Copy out the data below verbatim.

AVAILABLE DATA:
────────────────────

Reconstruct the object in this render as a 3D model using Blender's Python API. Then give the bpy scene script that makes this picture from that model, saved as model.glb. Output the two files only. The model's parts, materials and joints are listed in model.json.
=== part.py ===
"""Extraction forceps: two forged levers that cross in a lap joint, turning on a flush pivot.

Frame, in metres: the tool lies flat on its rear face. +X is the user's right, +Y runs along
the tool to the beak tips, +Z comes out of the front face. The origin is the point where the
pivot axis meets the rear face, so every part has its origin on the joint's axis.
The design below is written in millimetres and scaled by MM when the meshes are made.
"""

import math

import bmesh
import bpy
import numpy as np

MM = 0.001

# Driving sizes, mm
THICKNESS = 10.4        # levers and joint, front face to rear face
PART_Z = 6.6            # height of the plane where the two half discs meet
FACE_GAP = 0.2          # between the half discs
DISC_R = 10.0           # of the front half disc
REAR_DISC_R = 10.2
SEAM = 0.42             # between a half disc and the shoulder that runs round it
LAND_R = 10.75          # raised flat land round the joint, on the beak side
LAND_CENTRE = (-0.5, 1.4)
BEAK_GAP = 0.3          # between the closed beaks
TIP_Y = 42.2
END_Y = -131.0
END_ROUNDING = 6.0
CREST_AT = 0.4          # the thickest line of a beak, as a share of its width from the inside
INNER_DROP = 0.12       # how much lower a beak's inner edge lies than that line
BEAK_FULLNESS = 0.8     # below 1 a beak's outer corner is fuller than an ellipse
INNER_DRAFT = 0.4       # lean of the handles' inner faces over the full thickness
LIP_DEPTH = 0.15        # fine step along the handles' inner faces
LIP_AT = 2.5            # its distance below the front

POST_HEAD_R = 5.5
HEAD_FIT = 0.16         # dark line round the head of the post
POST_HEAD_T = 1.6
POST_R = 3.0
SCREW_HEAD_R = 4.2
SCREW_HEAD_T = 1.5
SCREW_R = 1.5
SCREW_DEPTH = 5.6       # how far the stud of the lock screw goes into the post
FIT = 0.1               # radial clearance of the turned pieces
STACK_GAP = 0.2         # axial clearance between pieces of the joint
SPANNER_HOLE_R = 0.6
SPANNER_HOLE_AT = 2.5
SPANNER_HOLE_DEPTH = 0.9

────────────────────

EXPECTED OUTPUT:
Reconstruct the object in this render as a 3D model using Blender's Python API. Then give the bpy scene script that makes this picture from that model, saved as model.glb. Output the two files only. The model's parts, materials and joints are listed in model.json.
=== part.py ===
"""Extraction forceps: two forged levers that cross in a lap joint, turning on a flush pivot.

Frame, in metres: the tool lies flat on its rear face. +X is the user's right, +Y runs along
the tool to the beak tips, +Z comes out of the front face. The origin is the point where the
pivot axis meets the rear face, so every part has its origin on the joint's axis.
The design below is written in millimetres and scaled by MM when the meshes are made.
"""

import math

import bmesh
import bpy
import numpy as np

MM = 0.001

# Driving sizes, mm
THICKNESS = 10.4        # levers and joint, front face to rear face
PART_Z = 6.6            # height of the plane where the two half discs meet
FACE_GAP = 0.2          # between the half discs
DISC_R = 10.0           # of the front half disc
REAR_DISC_R = 10.2
SEAM = 0.42             # between a half disc and the shoulder that runs round it
LAND_R = 10.75          # raised flat land round the joint, on the beak side
LAND_CENTRE = (-0.5, 1.4)
BEAK_GAP = 0.3          # between the closed beaks
TIP_Y = 42.2
END_Y = -131.0
END_ROUNDING = 6.0
CREST_AT = 0.4          # the thickest line of a beak, as a share of its width from the inside
INNER_DROP = 0.12       # how much lower a beak's inner edge lies than that line
BEAK_FULLNESS = 0.8     # below 1 a beak's outer corner is fuller than an ellipse
INNER_DRAFT = 0.4       # lean of the handles' inner faces over the full thickness
LIP_DEPTH = 0.15        # fine step along the handles' inner faces
LIP_AT = 2.5            # its distance below the front

POST_HEAD_R = 5.5
HEAD_FIT = 0.16         # dark line round the head of the post
POST_HEAD_T = 1.6
POST_R = 3.0
SCREW_HEAD_R = 4.2
SCREW_HEAD_T = 1.5
SCREW_R = 1.5
SCREW_DEPTH = 5.6       # how far the stud of the lock screw goes into the post
FIT = 0.1               # radial clearance of the turned pieces
STACK_GAP = 0.2         # axial clearance between pieces of the joint
SPANNER_HOLE_R = 0.6
SPANNER_HOLE_AT = 2.5
SPANNER_HOLE_DEPTH = 0.9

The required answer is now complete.